Bridging Polling with Streaming & Event-Driven Pipelines

While REST polling excels at deterministic, auditable data collection, it introduces inherent latency compared to push-based architectures. Modern environmental monitoring platforms frequently hybridize these approaches. Polling serves as the authoritative baseline for historical reconciliation, while event-driven systems handle real-time alerting and anomaly detection.
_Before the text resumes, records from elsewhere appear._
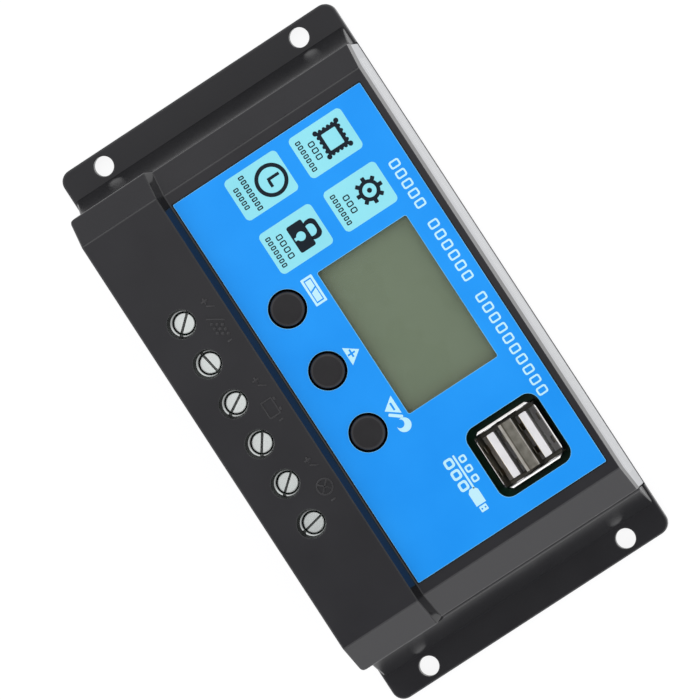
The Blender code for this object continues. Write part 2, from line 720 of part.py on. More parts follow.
def make_terminal_screws():
    for number, (x, angle) in enumerate(zip(terminal_positions(), SLOT_ANGLES), 1):
        head_base = SCREW_TOP - SCREW_HEAD_THICK
        bm = bmesh.new()
        profile = [(0.0, SCREW_TIP), (1.4, SCREW_TIP), (SCREW_SHANK_R, SCREW_TIP + 0.4)]
        profile += [(SCREW_SHANK_R, head_base), (SCREW_HEAD_R, head_base)]
        profile += [(SCREW_HEAD_R, SCREW_TOP - 0.3), (SCREW_HEAD_R - 0.3, SCREW_TOP), (0.0, SCREW_TOP)]
        add_turned(bm, profile, (x, TERMINAL_Y), 24)
        screw = build_object(f"terminal_screw_{number}", bm, (x, TERMINAL_Y, 0.0), NICKEL)
        slot = bmesh.new()
        low = (x - 4.0, TERMINAL_Y - SLOT_WIDTH / 2, SCREW_TOP - SLOT_DEPTH)
        add_box(slot, low, (x + 4.0, TERMINAL_Y + SLOT_WIDTH / 2, SCREW_TOP + 1.0))
        turn = Matrix.Rotation(math.radians(angle), 3, "Z")
        bmesh.ops.rotate(slot, verts=slot.verts, cent=(x, TERMINAL_Y, 0.0), matrix=turn)
        boolean(screw, "DIFFERENCE", slot, "slot")


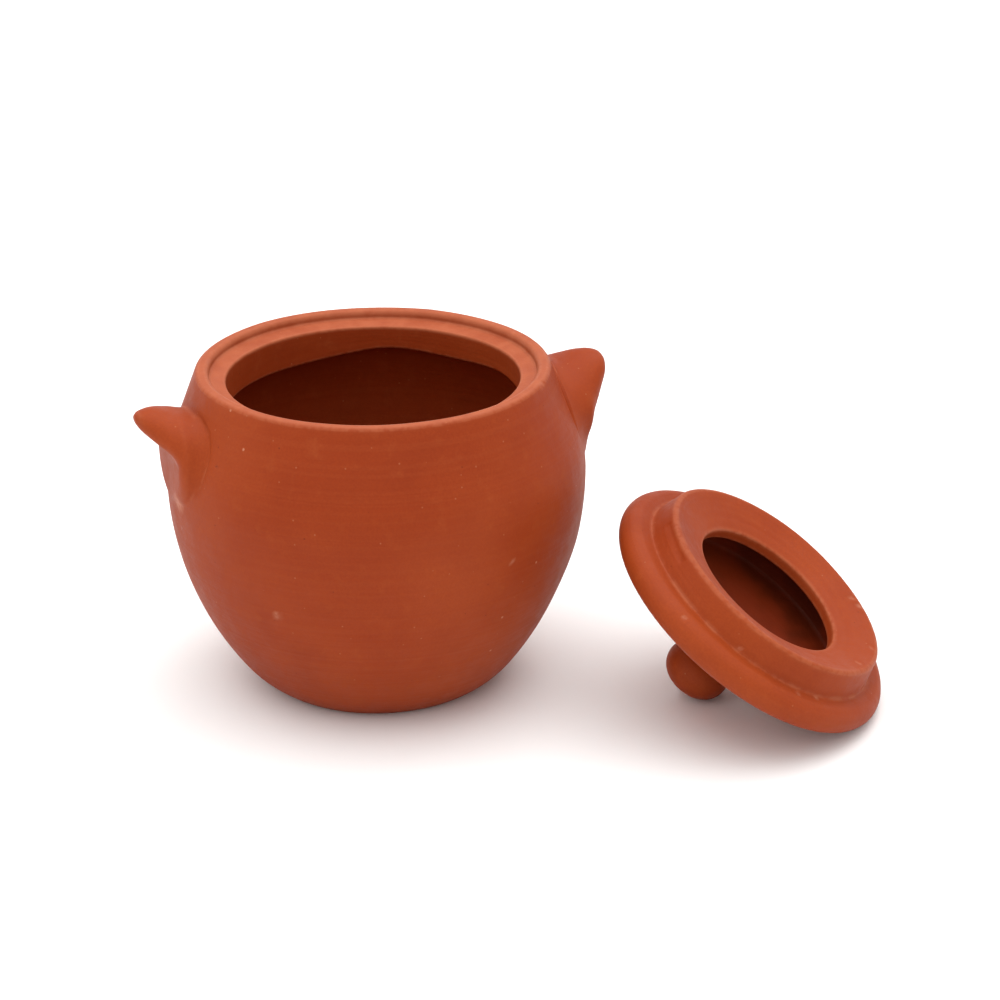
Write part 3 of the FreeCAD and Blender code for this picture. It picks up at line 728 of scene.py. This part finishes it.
# ---- Pot ----

# Height of the collar's trimmed lower edge round the mouth, by azimuth in degrees
COLLAR_EDGE = (
    (0, 83.8), (15, 84.3), (30, 83.6), (42, 83.4), (51, 83.9), (66, 84.9),
    (72, 84.7), (89, 82.8), (106, 81.7), (119, 81.6), (132, 81.4), (150, 81.3),
    (180, 81.6), (210, 82.2), (240, 82.6), (270, 83.3), (300, 83.0), (330, 83.4),
)

# The belly's bulge at the front right: its height, azimuth, spread, and where it comes and goes
SWELL, SWELL_AZIMUTH, SWELL_SPREAD = 0.85, -17, 26
SWELL_START, SWELL_END, SWELL_INSIDE = (26, 46), (78, 90), BELLY_R - 14

# Marks: a place, a reach, and a depth or a strength
POT_NICKS = (((40.87, -29.45, 94.98), 1.6, 0.45), ((-20.0, 38.0, 95.0), 1.3, 0.35))
POT_PALE = (
    ((-39.99, -40.35, 39.8), 1.7, 0.5),
    ((24.22, -54.33, 53.17), 1.3, 0.45),
    ((-59.9, -8.2, 63.4), 4.2, 0.55),
    ((40.87, -29.45, 94.98), 1.2, 0.6),
)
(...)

For teams requiring sub-second telemetry delivery, integrating an MQTT Broker Integration for Environmental Sensors allows edge devices to publish lightweight telemetry payloads directly to a message bus. These streams can then be materialized into analytical stores alongside polled batches, creating a unified temporal dataset.

When scaling across regional sensor networks or multi-vendor deployments, consider decoupling ingestion from processing using distributed log architectures. Implementing Kafka Stream Synchronization Workflows enables exactly-once semantics, schema evolution tracking, and parallelized geospatial joins. Polling batches can be published as compacted topics, ensuring downstream consumers always access the latest authoritative snapshot without re-querying the source API.

Conclusion

REST API Polling & Batch Ingestion remains a foundational pattern for environmental IoT data engineering. By enforcing strict schema validation, implementing resilient retry orchestration, and normalizing spatial-temporal coordinates at ingest, teams can build pipelines that withstand upstream volatility and scale across heterogeneous sensor networks. When combined with streaming architectures and robust fallback mechanisms, polling transforms from a legacy constraint into a deliberate, auditable ingestion strategy.

As environmental monitoring standards evolve and OGC SensorThings API adoption grows, the principles outlined here will continue to serve as the operational backbone for reliable, spatially aware data pipelines.